I filed a compact bug report with stack traces and exact package versions. The maintainer fixed the packaging issue; we pin the working version for the next release while the package fixes land. Without the disposable VM I would have spent a day trying various hacks on my main machine and possibly broken it.
The failure that taught me to be paranoid After three months of bliss, a sudden power cut during a long upgrade corrupted a snapshot overlay. The VM wouldn’t boot; virt-manager threw storage errors. I lost some local test artifacts and had to re-run the whole upgrade on a fresh overlay. Lesson: snapshots aren’t invincible. I now:
- Take quick rsync backups of important test artifacts to a host directory during long runs.
- Avoid doing battery‑critical work without a UPS. I keep a ₹3,000 UPS for my desk now because one power cut cost me two hours.
Tradeoffs I accepted
- Disk usage: base images consume space. The SSD purchase was deliberate. If you don’t have spare SSD space, this won’t be pleasant.
- CPU and RAM: VMs are heavier than containers. My cheap work laptop gets hot and slower when running multiple VMs. I usually limit experiments to one VM at a time.
- Slightly slower iteration: booting a full VM is slower than spinning a container. For quick userland changes I still prefer Docker or devcontainers. This approach is for system‑level risk that I refuse to test on my primary environment.
- Occasional hardware quirks: GUI forwarding, USB passthrough, or special devices (SIM cards, cheap 4G dongles I sometimes use for network tests) are fiddly in QEMU. It’s doable, but it’s another config item.
When not to use it If your change is strictly application code or Node/Python package upgrades that don’t touch system packages, use containers or isolated virtualenvs. Use a disposable VM when the bug boundary crosses the distro boundary — kernel, glibc, system libs, package managers, or when a dependency is only available as a distro package.

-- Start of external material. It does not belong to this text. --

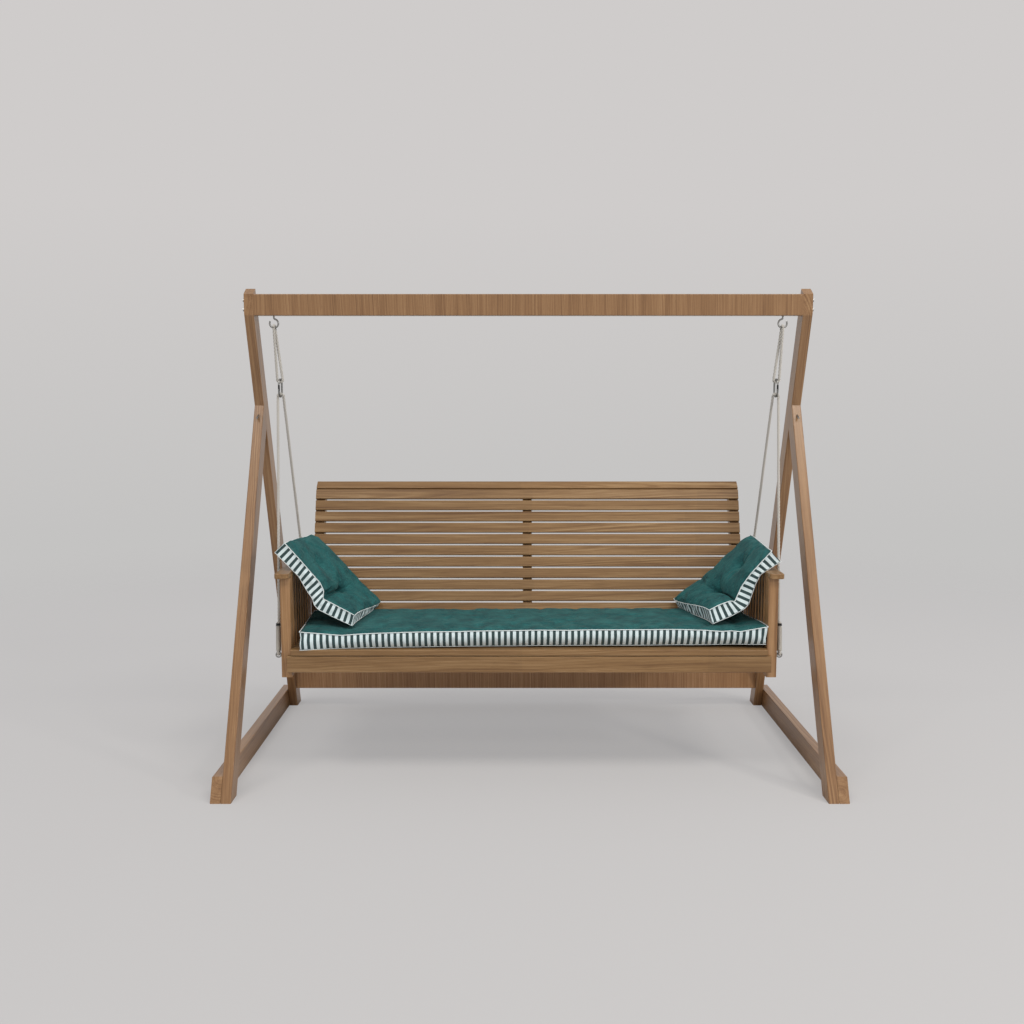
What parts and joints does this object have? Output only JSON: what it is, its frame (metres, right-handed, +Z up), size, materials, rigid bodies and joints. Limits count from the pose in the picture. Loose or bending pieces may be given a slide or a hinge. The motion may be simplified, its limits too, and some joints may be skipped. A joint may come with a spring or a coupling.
{
  "type": "garden swing bench",
  "caption": "Slatted timber swing bench hung by ropes and carabiners from a free-standing A-frame stand, with a striped seat cushion and two striped pillows.",
  "frame": {"origin": "on the floor, in the middle of the stand's feet", "axes": "+Z up, +X along the bench to the right as seen from the front, the sitter looks along -Y"},
  "size_m": [2.455, 1.36, 1.988],
  "materials": {
    "stand_timber": "satin",
    "bench_timber": "satin",
    "bolt_steel": "satin",
    "hook_steel": "satin",
    "carabiner_steel": "satin",
    "gate_black": "satin",
    "rope": "matte",
    "whipping_cord": "matte",
    "black_cord": "matte",
    "striped_cloth": "matte"
  },
  "bodies": {
    "stand": {"back_leg_left": "stand_timber", "back_leg_right": "stand_timber", "beam_bolts": "bolt_steel", "front_leg_left": "stand_timber", "front_leg_right": "stand_timber", "knee_bolts": "bolt_steel", "rear_stretcher": "stand_timber", "runner_bolts": "bolt_steel", "runner_left": "stand_timber", "runner_right": "stand_timber", "stretcher_bolts": "bolt_steel", "top_beam": "stand_timber", "top_hook_left": "hook_steel", "top_hook_right": "hook_steel"},
    "sling_left": {"sling_rope_left": "rope", "carabiner_left": "carabiner_steel"},
    "gate_left": {"carabiner_gate_left": "gate_black"},
    "sling_right": {"sling_rope_right": "rope", "carabiner_right": "carabiner_steel"},
    "gate_right": {"carabiner_gate_right": "gate_black"},
    "seat_cushion": {"seat_cushion": "striped_cloth"},
    "pillow_left": {"pillow_left": "striped_cloth"},
    "pillow_right": {"pillow_right": "striped_cloth"},
    "seat": {"apron": "bench_timber", "armrest_left": "bench_timber", "armrest_right": "bench_timber", "back_slat_01": "bench_timber", "back_slat_02": "bench_timber", "back_slat_03": "bench_timber", "back_slat_04": "bench_timber", "back_slat_05": "bench_timber", "back_slat_06": "bench_timber", "back_slat_07": "bench_timber", "back_slat_08": "bench_timber", "back_slat_09": "bench_timber", "back_slat_10": "bench_timber", "back_slat_11": "bench_timber", "back_slat_12": "bench_timber", "back_slat_13": "bench_timber", "front_post_left": "bench_timber", "front_post_right": "bench_timber", "rear_post_left": "bench_timber", "rear_post_right": "bench_timber", "rear_rail": "bench_timber", "rib_centre": "bench_timber", "rib_left": "bench_timber", "rib_right": "bench_timber", "rope_bands": "black_cord", "rope_whippings_left": "whipping_cord", "rope_whippings_right": "whipping_cord", "seat_eyes_left": "hook_steel", "seat_eyes_right": "hook_steel", "seat_front_slat": "bench_timber", "seat_rope_left": "rope", "seat_rope_right": "rope", "seat_slats": "bench_timber", "side_rail_left": "bench_timber", "side_rail_right": "bench_timber", "side_slats_left": "bench_timber", "side_slats_right": "bench_timber"}
  },
  "joints": [
    {"name": "sling_left_swing", "type": "hinge", "parent": "stand", "child": "sling_left", "pos_m": [-1.061, -0.08266, 1.8255], "axis": [1, 0, 0], "range_deg": [-25, 25]},
    {"name": "sling_right_swing", "type": "hinge", "parent": "stand", "child": "sling_right", "pos_m": [1.061, -0.08266, 1.8255], "axis": [1, 0, 0], "range_deg": [-25, 25]},
    {"name": "seat_tilt", "type": "hinge", "parent": "sling_left", "child": "seat", "pos_m": [-1.041, -0.08266, 1.54], "axis": [1, 0, 0], "range_deg": [-10, 10]},
    {"name": "gate_left_hinge", "type": "hinge", "parent": "sling_left", "child": "gate_left", "pos_m": [-1.04253, -0.10461, 1.5665], "axis": [-0.9976, 0.0698, 0], "range_deg": [0, 25], "stiffness_Nm_per_rad": 0.05, "springref_deg": -11.46},
    {"name": "gate_right_hinge", "type": "hinge", "parent": "sling_right", "child": "gate_right", "pos_m": [1.04253, -0.10461, 1.5665], "axis": [-0.9976, -0.0698, 0], "range_deg": [0, 25], "stiffness_Nm_per_rad": 0.05, "springref_deg": -11.46},
    {"name": "seat_cushion_lift", "type": "slide", "parent": "seat", "child": "seat_cushion", "axis": [0, 0, 1], "range_m": [0, 0.3]},
    {"name": "pillow_left_lift", "type": "slide", "parent": "seat_cushion", "child": "pillow_left", "axis": [0, 0, 1], "range_m": [0, 0.3]},
    {"name": "pillow_right_lift", "type": "slide", "parent": "seat_cushion", "child": "pillow_right", "axis": [0, 0, 1], "range_m": [0, 0.3]}
  ],
  "couplings": [
    {"joint": "sling_right_swing", "follows": "sling_left_swing", "ratio": 1}
  ]
}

Why this sticks for me Because it matches my constraints: slow office internet some days, a need for low-latency local debugging, and the occasional requirement to reproduce a bug on exactly the same distro our users run. It’s cheaper in money and time than provisioning cloud VMs for every small experiment and much safer than letting risky upgrades loose on my main laptop.
Takeaway If you ever find yourself asking “what’s the worst that could go wrong if I run this upgrade on my machine?”, the right answer is usually: run it in a disposable VM first. Set up one base image per distro you care about, keep it on fast storage (buy the SSD if you must), create a qcow2 overlay for each experiment, and delete it when you’re done. It won’t replace containers or remote VMs, but for system‑level, risky tests it saves time, arguments, and a lot of painful rollbacks.